Records with modeling code
>> Begin
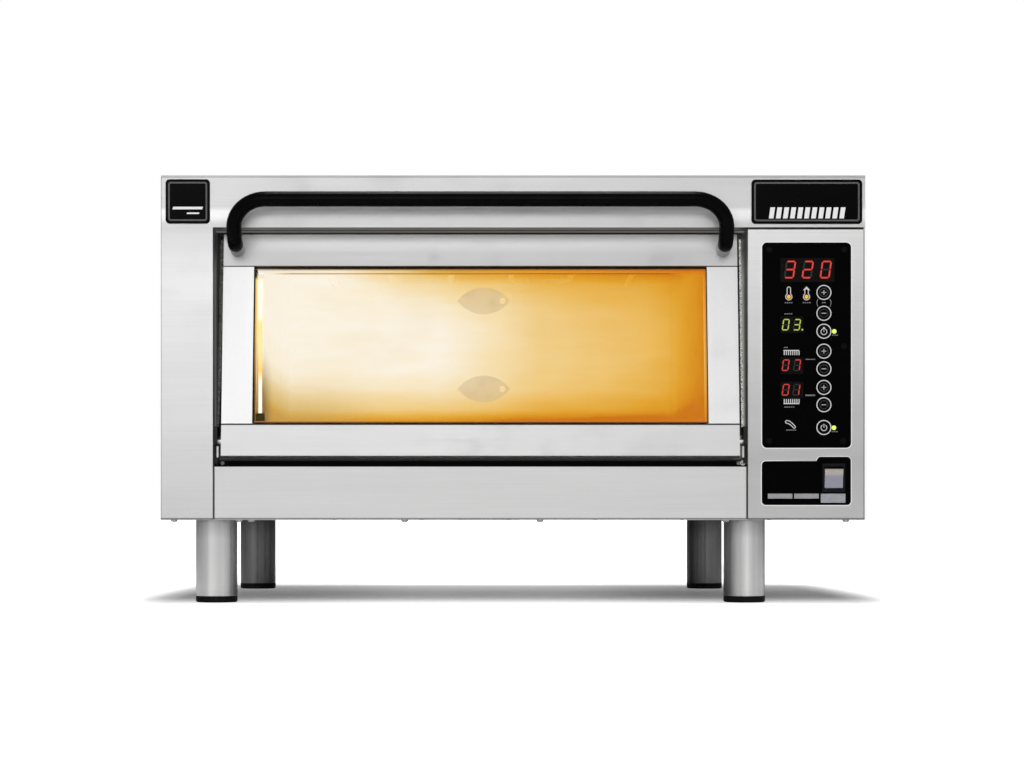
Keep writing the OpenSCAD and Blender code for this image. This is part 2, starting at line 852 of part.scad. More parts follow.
front_panel();
column_panel();
sill_panel();
top_cover();
left_side_panel();
right_side_panel();
rear_panel();
base_plate();
bay_liner();
throat_plate();
door_gasket();
chamber_shell();
insulation_blanket();
insulation_slabs();
heat_shield();
hearth_stone();
stone_ledges();
heating_elements();
element_supports();
lamp_tube();
lamp_sockets();
wall_covers();
thermocouple();
hinge_brackets();
leg_tubes();
leg_bolts();
leg_feet();
casing_screws();
series_badge();
name_badge();
control_overlay();
temperature_display();
zone_displays();
status_lamps();
control_board();
key_temp_up();
key_temp_down();
key_timer();
key_top_up();
key_top_down();
key_bottom_up();
key_bottom_down();
key_power();
switch_plate();
switch_housing();
main_rocker();
contactors();
transformer();
terminal_block();
cable_gland();
door_top_rail();
door_bottom_rail();
door_stiles();
door_inner_frame();
outer_glass();
inner_glass();
hinge_pins();
handle();
handle_spacers();
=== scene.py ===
import math

import bmesh
import bpy
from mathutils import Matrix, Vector


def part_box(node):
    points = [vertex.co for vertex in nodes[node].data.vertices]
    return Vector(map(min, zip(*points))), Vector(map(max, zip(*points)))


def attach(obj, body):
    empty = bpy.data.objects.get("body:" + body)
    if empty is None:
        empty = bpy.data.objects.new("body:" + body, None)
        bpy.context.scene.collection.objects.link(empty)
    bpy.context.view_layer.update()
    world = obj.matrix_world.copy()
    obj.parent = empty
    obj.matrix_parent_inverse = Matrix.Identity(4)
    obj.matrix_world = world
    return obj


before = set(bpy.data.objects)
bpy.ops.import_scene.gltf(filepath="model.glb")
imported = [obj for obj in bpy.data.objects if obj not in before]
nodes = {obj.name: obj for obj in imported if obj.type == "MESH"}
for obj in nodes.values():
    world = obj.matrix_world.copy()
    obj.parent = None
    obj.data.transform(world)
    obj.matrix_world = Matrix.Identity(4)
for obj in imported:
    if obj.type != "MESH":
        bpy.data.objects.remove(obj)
bpy.context.view_layer.update()

MM = 0.001
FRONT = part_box("column_panel")[0].y          # plane of the casing's front
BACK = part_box("chamber_shell")[1].y          # back of the chamber
BAY_X = (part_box("hinge_brackets")[0].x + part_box("hinge_brackets")[1].x) / 2
PIN_LOW, PIN_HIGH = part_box("hinge_pins")
AXIS_Y = (PIN_LOW.y + PIN_HIGH.y) / 2        # door hinge line
AXIS_Z = (PIN_LOW.z + PIN_HIGH.z) / 2
LEAN = math.radians(7.5)                     # the shut door leans back by this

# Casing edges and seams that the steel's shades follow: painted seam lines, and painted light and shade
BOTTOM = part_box("sill_panel")[0].z
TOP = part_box("front_panel")[1].z
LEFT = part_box("front_panel")[0].x
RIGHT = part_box("column_panel")[1].x
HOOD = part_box("column_panel")[1].z
SILL_ENDS = [corner.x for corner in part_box("sill_panel")]
RAIL_LOW, RAIL_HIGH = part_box("door_top_rail")
LOW_RAIL_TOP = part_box("door_bottom_rail")[1].z
LEGS_LEFT, LEGS_RIGHT = [corner.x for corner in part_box("leg_tubes")]


# ---------------- node materials

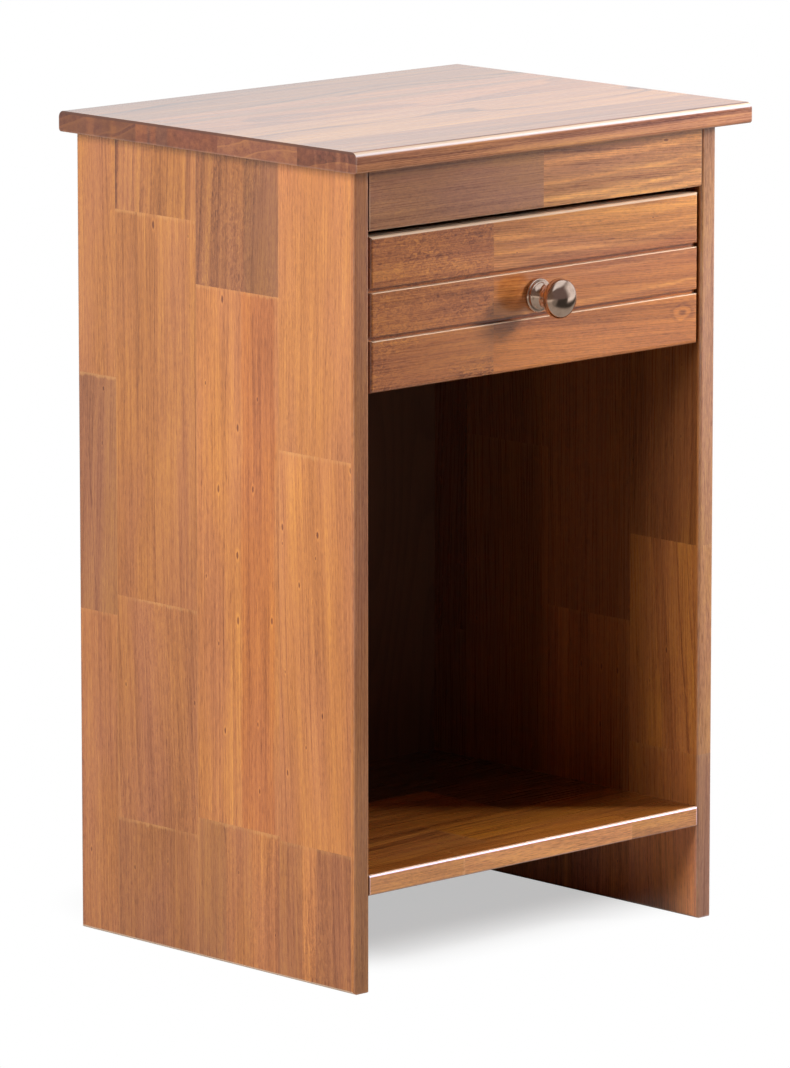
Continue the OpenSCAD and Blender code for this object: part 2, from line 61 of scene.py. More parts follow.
VARNISH = {"IOR": 1.5, "Coat Roughness": 0.15, "Coat IOR": 1.5}

Colour = tuple[float, float, float]
Socket = bpy.types.NodeSocket
Value = Union[float, Sequence[float], Socket, "Number"]
Vec = Hue = Socket     # a vector and a colour that vary over a surface


class Axis(Enum):
    """An axis of the frame."""

    X = 0
    Y = 1
    Z = 2


class Tone(Enum):
    """Stained colour of one stave, as linear red, green and blue."""

    GOLD = (0.625, 0.245, 0.078)
    STRAW = (0.600, 0.228, 0.070)
    HONEY = (0.542, 0.201, 0.063)
    GINGER = (0.520, 0.172, 0.048)
    AMBER = (0.487, 0.180, 0.059)
    COPPER = (0.455, 0.150, 0.047)
    CLAY = (0.420, 0.155, 0.056)
    RUSSET = (0.375, 0.124, 0.043)
    UMBER = (0.350, 0.133, 0.053)
    MAUVE = (0.310, 0.115, 0.056)


# ---- node graphs


def arithmetic(operation: str, swapped: bool = False) -> Callable[[Number, Value], Number]:
    """Makes the method behind an operator such as +.

    Args:
        operation: the Math node's operation.
        swapped: whether the other value comes first.

    Returns:
        The method.
    """
    def method(self: Number, other: Value) -> Number:
        return self.g.math(operation, *((other, self) if swapped else (self, other)))
    return method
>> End
WHAT YOU WILL DO: Report how many lines of the listing hold the word "from", with nothing but the number.

WRITTEN RESPONSE: 2